[START OF DATA SECTION]

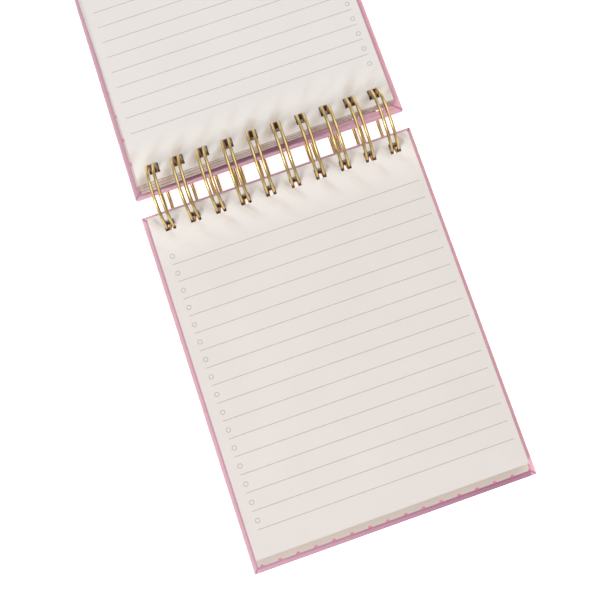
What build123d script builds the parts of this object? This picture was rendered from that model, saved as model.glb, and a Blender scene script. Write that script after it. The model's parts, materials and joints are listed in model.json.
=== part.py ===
from build123d import *
import os
from math import asin, atan2, ceil, degrees, hypot, pi, radians, sqrt

# Wire-bound notebook, open with its front cover and some leaves turned over.
# Millimetres. +Z up, the wire rings' common axis runs along X above the origin, and the
# notebook stands on z = 0. The back cover lies toward -Y and the front cover toward +Y.

# Covers: a greyboard, a sheet wrapped round it, and an endpaper over the turned-in edges
COVER_WIDTH = 139.7
COVER_LENGTH = 177.8
BOARD_THICKNESS = 1.85
WRAP_THICKNESS = 0.25
ENDPAPER_THICKNESS = 0.15
TURN_IN = 15.0
MITRE_GAP = 0.3
ENDPAPER_MARGIN = 2.6
ENDPAPER_BINDING_MARGIN = 5.4  # wider, so the cloth is bare beside the rings
WRAP_CORNER_RADIUS = 0.6
WRAP_EDGE_RADIUS = 0.4
COVER_EDGE = 5.0  # from the ring axis to the cover's binding edge
COVER_HOLE = 8.8  # from the ring axis to the near side of the cover's holes
COVER_HOLE_LENGTH = 7.2

# Leaves
LEAF_WIDTH = 132.6
LEAF_OFFSET = 0.5  # from the middle of the covers to the middle of the leaves, toward +X
LEAF_LENGTH = 167.2
LEAF_THICKNESS = 0.2
LEAF_PITCH = 0.3125  # one leaf and the air under it
LEAF_HOLE_MARGIN = 3.6
LOWER_LEAVES = 36
FLIPPED_LEAVES = 12
LOWER_LEAF_EDGE = 8.75  # from the ring axis to the leaves' binding edge
LOWER_LEAF_SCATTER = 0.12
FLIPPED_EDGE_BOTTOM = 8.3  # at the middle of the bottom flipped leaf's binding edge
FLIPPED_EDGE_TOP = 10.5
FLIPPED_SKEW_BOTTOM = 1.15  # degrees that the bottom flipped leaf is turned on its wire
LEAVES_PER_STEP = 3  # flipped leaves that stay together in one step of the fan

# Wire: one double-loop comb
LOOPS = 10
LOOP_PITCH = 12.7
COMB_OFFSET = 1.0  # from the middle of the covers to the middle of the comb, toward +X
HOLE_SIDE = 5.2
LEG_SPACING = 3.25
WIRE_DIAMETER = 1.5
RING_RADIUS = 16.5  # to the wire's centre
BASE_BEND_RADIUS = 2.0
SEAM_START = 240.0  # degrees from +Y over +Z, where the legs leave the spine of the comb
SEAM_GAP = 4.3  # along the ring, from the start of the legs to the centre of their tips' bend
END_STUB = 2.0

# Worked out
COVER_THICKNESS = BOARD_THICKNESS + 2 * WRAP_THICKNESS + ENDPAPER_THICKNESS
CLOSED_CLEARANCE = 0.1
STACK_HEIGHT = (LOWER_LEAVES + FLIPPED_LEAVES) * LEAF_PITCH
AXIS_TO_OUTER_FACE = COVER_THICKNESS + (STACK_HEIGHT + CLOSED_CLEARANCE) / 2
RING_HEIGHT = RING_RADIUS + WIRE_DIAMETER / 2
COVER_REACH = COVER_EDGE + COVER_LENGTH
# each pad slopes down from the rings until its far edge rests on z = 0
TILT = degrees(
    asin(RING_HEIGHT / hypot(COVER_REACH, AXIS_TO_OUTER_FACE))
    - atan2(AXIS_TO_OUTER_FACE, COVER_REACH)
)
LOOP_PLACES = [(n - (LOOPS - 1) / 2) * LOOP_PITCH for n in range(LOOPS)]

# A pad is modelled with the ring axis on its X axis and the pad toward +Y.
FRONT = Pos(0, 0, RING_HEIGHT) * Rot(-TILT, 0, 0)
BACK = Pos(0, 0, RING_HEIGHT) * Rot(0, 0, 180) * Rot(-TILT, 0, 0)


def hole_row(near_side, length, offset):
    """The outlines of a row of holes, near_side from the ring axis and offset along it."""
    middle = near_side + length / 2
    return [Pos(x + offset, middle) * Rectangle(HOLE_SIDE, length) for x in LOOP_PLACES]


def cover_holes(offset):
    return Sketch() + hole_row(COVER_HOLE, COVER_HOLE_LENGTH, offset)


def sheet(outline, bottom, thickness):
    """A flat piece of the outline's shape."""
    return Pos(0, 0, bottom) * extrude(outline, amount=thickness)


def cover_outline(inset, corner=0.0):
    """The cover's rectangle, drawn in by inset on all four sides."""
    width, length = COVER_WIDTH - 2 * inset, COVER_LENGTH - 2 * inset
    middle = COVER_EDGE + COVER_LENGTH / 2
    if corner:
        return Pos(0, middle) * RectangleRounded(width, length, corner)
    return Pos(0, middle) * Rectangle(width, length)


def cover_board(offset):
    outline = cover_outline(WRAP_THICKNESS) - cover_holes(offset)
    return sheet(outline, WRAP_THICKNESS - AXIS_TO_OUTER_FACE, BOARD_THICKNESS)


def mitre_cuts(bottom):
    """Thin diagonal gaps where the turned-in edges meet at the four corners."""
    reach = TURN_IN * sqrt(2)
    cuts = []
    for side in (-1, 1):
        for end, slope in ((COVER_EDGE, 1), (COVER_REACH, -1)):
            corner = Pos(side * COVER_WIDTH / 2, end, bottom + WRAP_THICKNESS / 2)
            inward = Rot(0, 0, slope * (90 + side * 45))
            start = WRAP_EDGE_RADIUS * 2
            gap = Pos(start + reach / 2, 0, 0) * Box(reach, MITRE_GAP, WRAP_THICKNESS)
            cuts.append(corner * inward * gap)
    return cuts


def cover_wrap(offset):
    """The covering sheet: the outer face, the four edges and the turned-in strips."""
    bottom = -AXIS_TO_OUTER_FACE
    height = BOARD_THICKNESS + 2 * WRAP_THICKNESS
    shell = sheet(cover_outline(0, WRAP_CORNER_RADIUS), bottom, height)
    rims = shell.faces().filter_by(Axis.Z)
    shell = fillet(rims.edges(), WRAP_EDGE_RADIUS)
    shell -= sheet(cover_outline(WRAP_THICKNESS), bottom + WRAP_THICKNESS, BOARD_THICKNESS)
    turn_in_bottom = bottom + WRAP_THICKNESS + BOARD_THICKNESS
    shell -= sheet(cover_outline(TURN_IN), turn_in_bottom, WRAP_THICKNESS)
    shell -= mitre_cuts(turn_in_bottom)
    return shell - sheet(cover_holes(offset), bottom, height)


def cover_endpaper(offset):
    """The endpaper, glued over the turned-in strips and stepping down onto the board."""
    on_board = WRAP_THICKNESS + BOARD_THICKNESS - AXIS_TO_OUTER_FACE
    on_strips = on_board + WRAP_THICKNESS
    bare_middle = Pos(0, COVER_EDGE + ENDPAPER_BINDING_MARGIN / 2)
    bare = bare_middle * Rectangle(COVER_WIDTH, ENDPAPER_BINDING_MARGIN)
    paper = sheet(cover_outline(ENDPAPER_MARGIN) - bare, on_strips, ENDPAPER_THICKNESS)
    paper += sheet(cover_outline(TURN_IN), on_board, WRAP_THICKNESS)
    dip = cover_outline(TURN_IN + ENDPAPER_THICKNESS)
    paper -= sheet(dip, on_board + ENDPAPER_THICKNESS, WRAP_THICKNESS)
    height = WRAP_THICKNESS + ENDPAPER_THICKNESS
    return paper - sheet(cover_holes(offset), on_board, height)


def leaf(number_below, edge, skew, toward_x):
    """One punched leaf, with its binding edge at edge and turned a little by skew.

    toward_x is 1 in a pad whose own X runs along +X, and -1 in one that is turned round.
    """
    air = LEAF_PITCH - LEAF_THICKNESS
    bottom = COVER_THICKNESS - AXIS_TO_OUTER_FACE + air / 2 + number_below * LEAF_PITCH
    middle = Pos(toward_x * LEAF_OFFSET, edge + LEAF_LENGTH / 2)
    comb = toward_x * COMB_OFFSET
    holes = hole_row(edge + LEAF_HOLE_MARGIN, HOLE_SIDE, comb)
    outline = middle * Rectangle(LEAF_WIDTH, LEAF_LENGTH) - holes
    about_wire = Pos(comb, RING_RADIUS) * Rot(0, 0, skew) * Pos(-comb, -RING_RADIUS)
    return about_wire * sheet(outline, bottom, LEAF_THICKNESS)


def lower_leaf(number):
    """A leaf on the back cover. Number 1 is the top one."""
    number_below = LOWER_LEAVES - number
    scatter = LOWER_LEAF_SCATTER * (number * 2 % 5 - 2) / 2
    return leaf(number_below, LOWER_LEAF_EDGE + scatter, 0, -1)


def flipped_leaf(number):
    """A leaf turned over onto the front cover. Number 1 is the top one."""
    number_below = FLIPPED_LEAVES - number
    steps = ceil(FLIPPED_LEAVES / LEAVES_PER_STEP) - 1
    share = number_below // LEAVES_PER_STEP / steps
    edge = FLIPPED_EDGE_BOTTOM + share * (FLIPPED_EDGE_TOP - FLIPPED_EDGE_BOTTOM)
    return leaf(number_below, edge, (1 - share) * FLIPPED_SKEW_BOTTOM, 1)


def on_ring(x, angle):
    """A frame on the wire's circle: X across the loops, Y along the ring."""
    return Rot(angle, 0, 0) * Pos(x, RING_RADIUS, 0) * Rot(90, 0, 0)


def on_spine(x):
    """A point of the comb's spine, which the legs' base bends lead down to."""
    return (on_ring(x, SEAM_START) * Pos(0, -BASE_BEND_RADIUS, 0)).position


def leg(x, sweep):
    """One leg's middle line, round the ring."""
    end = SEAM_START + sweep
    arc = Edge.make_circle(RING_RADIUS, start_angle=SEAM_START, end_angle=end)
    return Pos(x, 0, 0) * (Plane.YZ * arc)


def comb_route():
    """The wire's middle line: along the spine, up one leg, round its tip and down the next."""
    half = LEG_SPACING / 2
    bend = half + BASE_BEND_RADIUS
    sweep = 360 - degrees(SEAM_GAP / RING_RADIUS)
    left_turn = Edge.make_circle(BASE_BEND_RADIUS, start_angle=270, end_angle=360)
    right_turn = Edge.make_circle(BASE_BEND_RADIUS, start_angle=180, end_angle=270)
    tip_turn = Edge.make_circle(half, start_angle=0, end_angle=180)
    reached = LOOP_PLACES[0] - bend - END_STUB
    route = []
    for x in LOOP_PLACES:
        route.append(Edge.make_line(on_spine(reached), on_spine(x - bend)))
        route.append(on_ring(x - bend, SEAM_START) * left_turn)
        route.append(leg(x - half, sweep))
        route.append(on_ring(x, SEAM_START + sweep) * tip_turn)
        route.append(leg(x + half, sweep))
        route.append(on_ring(x + bend, SEAM_START) * right_turn)
        reached = x + bend
    route.append(Edge.make_line(on_spine(reached), on_spine(reached + END_STUB)))
    return route


def wire_binding():
    route = Wire(comb_route())
    section = Plane(route @ 0, z_dir=route % 0) * Circle(WIRE_DIAMETER / 2)
    wire = sweep(section, path=route)
    expected = pi * (WIRE_DIAMETER / 2) ** 2 * route.length
    print("wire length", round(route.length, 1), "volume", round(wire.volume, 1), round(expected, 1))
    return Pos(COMB_OFFSET, 0, RING_HEIGHT) * wire


def save(name, shape):
    export_step(shape, f"parts/{name}.step")


os.makedirs("parts", exist_ok=True)
save("wire_binding", wire_binding())
# the back pad is turned round, so the comb's offset counts the other way in it
for name, place, offset in (
    ("back_cover", BACK, -COMB_OFFSET),
    ("front_cover", FRONT, COMB_OFFSET),
):
    save(f"{name}_board", place * cover_board(offset))
    save(f"{name}_wrap", place * cover_wrap(offset))
    save(f"{name}_endpaper", place * cover_endpaper(offset))
for number in range(1, LOWER_LEAVES + 1):
    save(f"leaf_{number:02d}", BACK * lower_leaf(number))
for number in range(1, FLIPPED_LEAVES + 1):
    save(f"flipped_leaf_{number:02d}", FRONT * flipped_leaf(number))
print("tilt", round(TILT, 4), "ring height", RING_HEIGHT, "axis to outer face", AXIS_TO_OUTER_FACE)
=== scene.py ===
import json
import math

import bmesh
import bpy
from mathutils import Matrix, Vector


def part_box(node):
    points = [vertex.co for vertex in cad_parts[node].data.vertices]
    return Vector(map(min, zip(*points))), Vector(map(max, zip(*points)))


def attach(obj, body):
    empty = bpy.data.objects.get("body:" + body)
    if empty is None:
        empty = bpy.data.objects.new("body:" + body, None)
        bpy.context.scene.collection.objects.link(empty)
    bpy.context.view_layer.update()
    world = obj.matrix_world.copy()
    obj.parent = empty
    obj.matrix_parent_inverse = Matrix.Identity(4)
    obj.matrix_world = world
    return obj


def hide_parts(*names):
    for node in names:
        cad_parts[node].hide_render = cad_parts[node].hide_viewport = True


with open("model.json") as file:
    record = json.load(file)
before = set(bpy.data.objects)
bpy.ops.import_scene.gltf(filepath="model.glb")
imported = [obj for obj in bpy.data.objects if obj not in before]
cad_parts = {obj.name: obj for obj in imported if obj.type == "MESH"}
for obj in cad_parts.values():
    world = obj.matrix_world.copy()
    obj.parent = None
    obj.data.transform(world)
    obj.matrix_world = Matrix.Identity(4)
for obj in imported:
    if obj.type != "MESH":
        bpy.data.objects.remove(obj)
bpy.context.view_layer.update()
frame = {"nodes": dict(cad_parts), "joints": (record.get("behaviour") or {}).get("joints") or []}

MM = 0.001

# The frame: the rings' axis runs along X, and each pad slopes down from it to the floor.
RING_CENTRE = Vector(frame["joints"][0]["pos_m"])
HINGE_TURN = abs(math.radians(frame["joints"][0]["range_deg"][0]))
TILT = (HINGE_TURN - math.pi) / 2
COVER_LOW, COVER_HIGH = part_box("back_cover_wrap")
COVER_WIDTH = COVER_HIGH.x - COVER_LOW.x

# The comb, and the leaves' holes with it, sits a little toward +X of the covers' middle
WIRE_LOW, WIRE_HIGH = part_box("wire_binding")
COMB_MIDDLE = (WIRE_LOW.x + WIRE_HIGH.x) / 2
LOOP_PITCH = 12.7 * MM
LOOPS = 10
HOLE_SIDE = 5.2 * MM
TOP_FLIPPED_EDGE = 10.5 * MM
FLIPPED_HOLE_END = 19.3 * MM  # the far side of the top flipped leaf's holes
LEG_SPACING = 3.25 * MM
WIRE_RADIUS = 0.75 * MM
BASE_BEND_RADIUS = 2.0 * MM
SEAM_START = math.radians(240.0)  # from +Y over +Z
SEAM_GAP = 4.3 * MM
LEG_STEPS = 56
BEND_STEPS = 8
TIP_STEPS = 14
WIRE_SIDES = 20
CAP_RINGS = 2
CAP_TURN = math.radians(40)  # from one ring of a rounded end to the next
END_STUB = 2.0 * MM
RING_OUTSIDE = (WIRE_HIGH.z - WIRE_LOW.z) / 2

# Printing on the leaves, measured from the rings' axis and from the middle of the comb
ROWS = 16
ROW_PITCH = 8.623 * MM
FIRST_BULLET = {-1: 29.93 * MM, 1: 32.56 * MM}
FIRST_LINE = {-1: 33.92 * MM, 1: 37.68 * MM}
PRINT_SHIFT = {-1: 0.0, 1: 0.31 * MM}  # toward +X
BULLET_SIDE = 60.54 * MM
BULLET_RADIUS = 1.02 * MM
BULLET_STROKE = 0.34 * MM
LINE_START = -61.67 * MM  # on the bullets' side
LINE_END = 63.10 * MM
LINE_STROKE = 0.34 * MM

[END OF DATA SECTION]

DIRECTIONS FOR THIS TASK | Return nothing but the lines running from the line with "place * cover_endpaper(offset))" through the line with "record = json.load(file)", exactly as they appear.

THE REPLY |
    save(f"{name}_endpaper", place * cover_endpaper(offset))
for number in range(1, LOWER_LEAVES + 1):
    save(f"leaf_{number:02d}", BACK * lower_leaf(number))
for number in range(1, FLIPPED_LEAVES + 1):
    save(f"flipped_leaf_{number:02d}", FRONT * flipped_leaf(number))
print("tilt", round(TILT, 4), "ring height", RING_HEIGHT, "axis to outer face", AXIS_TO_OUTER_FACE)
=== scene.py ===
import json
import math

import bmesh
import bpy
from mathutils import Matrix, Vector


def part_box(node):
    points = [vertex.co for vertex in cad_parts[node].data.vertices]
    return Vector(map(min, zip(*points))), Vector(map(max, zip(*points)))


def attach(obj, body):
    empty = bpy.data.objects.get("body:" + body)
    if empty is None:
        empty = bpy.data.objects.new("body:" + body, None)
        bpy.context.scene.collection.objects.link(empty)
    bpy.context.view_layer.update()
    world = obj.matrix_world.copy()
    obj.parent = empty
    obj.matrix_parent_inverse = Matrix.Identity(4)
    obj.matrix_world = world
    return obj


def hide_parts(*names):
    for node in names:
        cad_parts[node].hide_render = cad_parts[node].hide_viewport = True


with open("model.json") as file:
    record = json.load(file)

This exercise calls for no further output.